Question

A perfect square number can never have the digit …….. at the unit's place.
$\begin{align}
& A.1 \\
& B.4 \\
& C.8 \\
& D.9 \\
\end{align}$

Answer 1

Hint:
For this question, first write the definition of perfect square and its properties.
Observe all the properties and try to find out which given numbers are at units place.

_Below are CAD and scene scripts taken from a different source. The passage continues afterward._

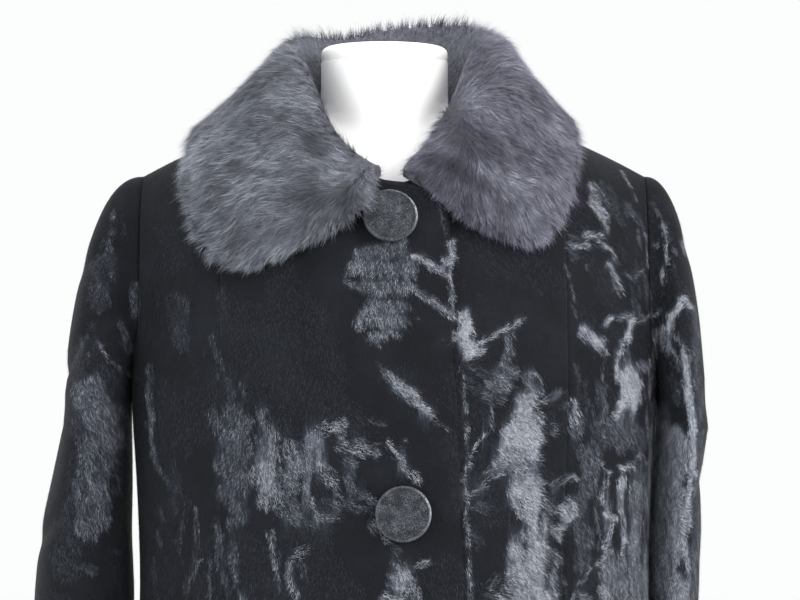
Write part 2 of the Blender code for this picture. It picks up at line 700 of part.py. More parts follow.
def form_stand(materials, collection):
    """Neck cap, pole and round base."""
    edge = NECK_RADIUS - CAP_INSET
    rim = tuple((edge - inward, share * CAP_HEIGHT) for inward, share in CAP_PROFILE)
    cap = ((0, 0), *rim, (0, CAP_HEIGHT))
    piece = turned("form_neck_cap", cap, 32, materials["form"], collection)
    piece.location = (*NECK_AXIS, NECK_TOP + GAP)
    pole_low, pole_high = BASE_HEIGHT + GAP, FORM_HEIGHTS[0] - GAP
    bpy.ops.mesh.primitive_cylinder_add(
        vertices=24, radius=POLE_RADIUS, depth=pole_high - pole_low,
        location=(NECK_AXIS[0], NECK_AXIS[1], (pole_low + pole_high) / 2))
    keep(bpy.context.object, "form_pole", materials["steel"], collection)
    bpy.ops.mesh.primitive_cylinder_add(
        vertices=48, radius=BASE_RADIUS, depth=BASE_HEIGHT, location=(0, 0, BASE_HEIGHT / 2))
    base = keep(bpy.context.object, "form_base", materials["steel"], collection)
    bevel = base.modifiers.new("edge", "BEVEL")
    bevel.width = BASE_BEVEL
    bevel.segments = 2
    bevel.limit_method = "ANGLE"


def keep(thing, name, material, collection):
    """Name a primitive, give it its material and move it to the coat's collection."""
    thing.name = name
    thing.data.name = name
    thing.data.materials.append(material)
    for other in list(thing.users_collection):
        other.objects.unlink(thing)
    collection.objects.link(thing)
    return thing


def make_material(name, colour, roughness, metallic=0.0):
    """A plain Principled material."""
    material = bpy.data.materials.new(name)
    material.use_nodes = True
    shader = material.node_tree.nodes["Principled BSDF"]
    shader.inputs["Base Color"].default_value = (*colour, 1.0)
    shader.inputs["Roughness"].default_value = roughness
    shader.inputs["Metallic"].default_value = metallic
    material.diffuse_color = (*colour, 1.0)
    return material


def main():
    """Clear the scene and build the coat and its form."""
    for thing in list(bpy.data.objects):
        bpy.data.objects.remove(thing, do_unlink=True)
    collection = bpy.data.collections.new("faux_fur_coat")
    bpy.context.scene.collection.children.link(collection)
    materials = {
        "pile": make_material("black_pile", (0.014, 0.016, 0.020), 0.75),
        "plush": make_material("grey_plush", (0.120, 0.125, 0.160), 0.80),
        "cover": make_material("button_cover", (0.030, 0.034, 0.040), 0.80),
        "form": make_material("form_white", (0.860, 0.850, 0.830), 0.60),
        "steel": make_material("brushed_steel", (0.560, 0.560, 0.570), 0.35, 1.0),
    }
    pile = materials["pile"]
    front_panel("front_right", -1, pile, collection)
    front_panel("front_left", 1, pile, collection)
    side_front("side_front_right", -1, pile, collection)
    side_front("side_front_left", 1, pile, collection)
    back_panel("back", pile, collection)
    sleeve("sleeve_right", -1, SLEEVES["right"], pile, collection)
    sleeve("sleeve_left", 1, SLEEVES["left"], pile, collection)
    collar("collar", materials["plush"], collection)
    for number, (x, height, tilt) in enumerate(BUTTONS, start=1):
        button(f"button_{number}", x, height, tilt, materials["cover"], collection)
    form_torso("form_torso", materials["form"], collection)
    form_stand(materials, collection)


main()
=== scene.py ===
# %% [markdown]
# # A faux fur coat on a dress form
# The coat is two kinds of fur. The body and sleeves are a short crushed pile, almost black,
# with patches where the nap lies the other way and turns silver. The collar is a deep plush
# that stands up in soft locks. The model keeps the cut of the solids it is dressed on, so the
# first cell loads that frame.

import math

import bpy
import numpy as np
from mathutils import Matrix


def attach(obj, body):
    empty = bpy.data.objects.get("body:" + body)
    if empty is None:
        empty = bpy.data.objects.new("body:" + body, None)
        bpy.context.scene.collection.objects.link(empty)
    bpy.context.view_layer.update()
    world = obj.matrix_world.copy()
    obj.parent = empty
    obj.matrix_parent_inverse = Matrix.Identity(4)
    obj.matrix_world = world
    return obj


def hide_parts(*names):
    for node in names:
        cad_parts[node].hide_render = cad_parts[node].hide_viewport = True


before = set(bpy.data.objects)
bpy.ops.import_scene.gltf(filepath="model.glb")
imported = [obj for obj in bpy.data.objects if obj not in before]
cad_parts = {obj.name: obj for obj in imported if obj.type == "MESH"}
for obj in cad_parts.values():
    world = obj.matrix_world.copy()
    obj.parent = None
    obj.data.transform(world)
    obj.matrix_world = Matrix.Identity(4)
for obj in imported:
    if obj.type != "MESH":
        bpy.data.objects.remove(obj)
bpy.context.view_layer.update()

# %% [markdown]
# ## The camera and the light
# The photograph was taken level with the chest from a little under two metres, with a mild
# telephoto lens, so the front is only slightly larger than the back. The light is a pale
# studio: even light from all round, one big soft panel from each side and one above.

# %% The camera
CAMERA_AT = (0.0054, -1.885, 1.2257)
PHOTO_WIDTH_PX = 800
FOCAL_PX = 2108
camera_data = bpy.data.cameras.new("camera")
camera_data.sensor_width = 36.0
camera_data.lens = camera_data.sensor_width * FOCAL_PX / PHOTO_WIDTH_PX
camera = bpy.data.objects.new("camera", camera_data)
camera.location = CAMERA_AT
camera.rotation_euler = (math.pi / 2, 0, 0)
bpy.context.scene.collection.objects.link(camera)
bpy.context.scene.camera = camera
print("lens", round(camera_data.lens, 2), "mm")


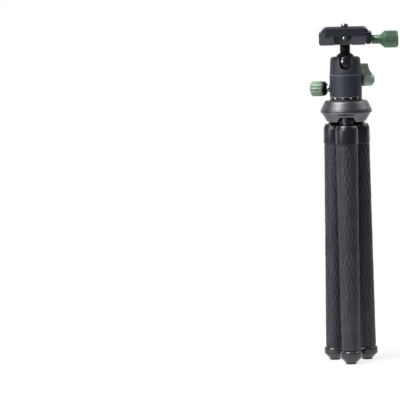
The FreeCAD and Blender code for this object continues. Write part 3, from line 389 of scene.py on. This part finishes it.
def anodised(name, tone, shine, roughness, blast=0.00004, worn_and_highlight=colour(132, 135, 142)):
    """Bead-blasted aluminium with a dyed oxide skin: a fine grain, faint clouds, and edges painted bright,
    partly as wear and partly as a painted highlight.
    """
    finish = new_finish(name)
    place = finish.place()
    cloud = finish.noise(place, scale=90, detail=3)
    grain = finish.noise(place, scale=4200, detail=2)
    patches = finish.ramp(finish.noise(place, scale=300, detail=3), (0.3, 0.5), (0.6, 1.0))
    rubbed_and_highlight = finish.edges(EDGE_WEAR_AND_HIGHLIGHT) * patches
    finish.surface({
        "Base Color": finish.mixed(rubbed_and_highlight, finish.mixed(cloud, tone, shine), worn_and_highlight),
        "Metallic": 0.25,
        "Roughness": roughness + cloud * 0.1 + grain * 0.06,
        "Specular IOR Level": 0.5,
        "Normal": finish.bump(grain, blast),
    })
    return finish


black_metal = anodised("black_metal", colour(22, 24, 32), colour(31, 33, 42), roughness=0.3)
collar_metal = anodised(
    "collar_metal", colour(17, 21, 31), colour(24, 29, 39), roughness=0.25, blast=0.000005,
)
collar_metal.surface({"Specular IOR Level": 1.0})
core_metal = anodised("core_metal", colour(150, 150, 152), colour(176, 176, 178), roughness=0.35)

foot_rubber = new_finish("foot_rubber")
foot_place = foot_rubber.place()
foot_scuff = foot_rubber.ramp(foot_rubber.noise(foot_place, scale=220, detail=3), (0.35, 0.0), (0.75, 1.0))
foot_grain = foot_rubber.noise(foot_place, scale=6000, detail=2)
foot_rubber.surface({
    "Base Color": foot_rubber.mixed(foot_scuff, colour(46, 47, 51), colour(58, 59, 63)),
    "Roughness": 0.14 + foot_scuff * 0.06,
    "Normal": foot_rubber.bump(foot_grain, depth=0.000005),
})

for leg in range(1, LEG_COUNT + 1):
    dress(collar_metal, "leg_%d_socket" % leg, edge=0.00025)
    dress(foot_rubber, "leg_%d_foot" % leg, edge=0.0005, slices=3)
    dress(core_metal, *["leg_%d_core_%d" % (leg, link) for link in range(1, SLEEVE_LINKS + 1)])


# Hub. A bevelled cap over a skirt with three slots for the legs, both machined from aluminium and
# anodised satin black. The skirt is painted a shade paler, a painted reflection of the white floor
# below it. The hinge pins are blackened too, and the screws under the skirt and the stud that
# carries the head are bare steel.
MACHINED_EDGE = 0.0003
TURNED_EDGE = 0.0002

hub_metal = anodised("hub_metal", colour(36, 37, 43), colour(46, 47, 54), roughness=0.3)
# The skirt's paler colour is a painted reflection of the white floor below it.
spider_painted_reflection_metal = anodised("spider_painted_reflection_metal", colour(54, 56, 64), colour(64, 66, 75), roughness=0.3)
for metal in (hub_metal, spider_painted_reflection_metal):
    metal.surface({"Specular IOR Level": 1.0, "IOR": 1.75})
dress(hub_metal, "hub_cap", edge=MACHINED_EDGE)
dress(spider_painted_reflection_metal, "hub_spider", edge=MACHINED_EDGE)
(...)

Complete step by step solution:
To solve this question, first we have to know what is a perfect square?
Perfect square- A perfect square is a number that can be made by squaring a whole number.
Here are some properties are perfect square:
If a number has $1\,or\,9$ in the units place then its square ends in $1$.
If a number has $2\,or\,8$ in the units place then its square ends in $4$.
If a number has $3\text{ or }7$ in the units place then its square ends in $9$.
When a number ends with zero, its square ends with double zeros.
If a number ends with an odd number of zeros then it is not a perfect square.
In perfect squares, the digits at the units place are always $0, 1, 4, 5, 9$. The numbers having $2, 3, 8, 7$ are its end place are not perfect squares.
By the property (ii) it is clear that if we have $2, 3, 8, 7$ at the unit place then the number is not a perfect square.
So that we have only one option C that has a digit $8$ and if $8$ is at unit place then the given number is not a perfect number.

Hence option C is the correct one.

Note:
In such types of problems, students should know the properties of perfect squares otherwise they will face problems. Prime number is the whole number which has only two factors.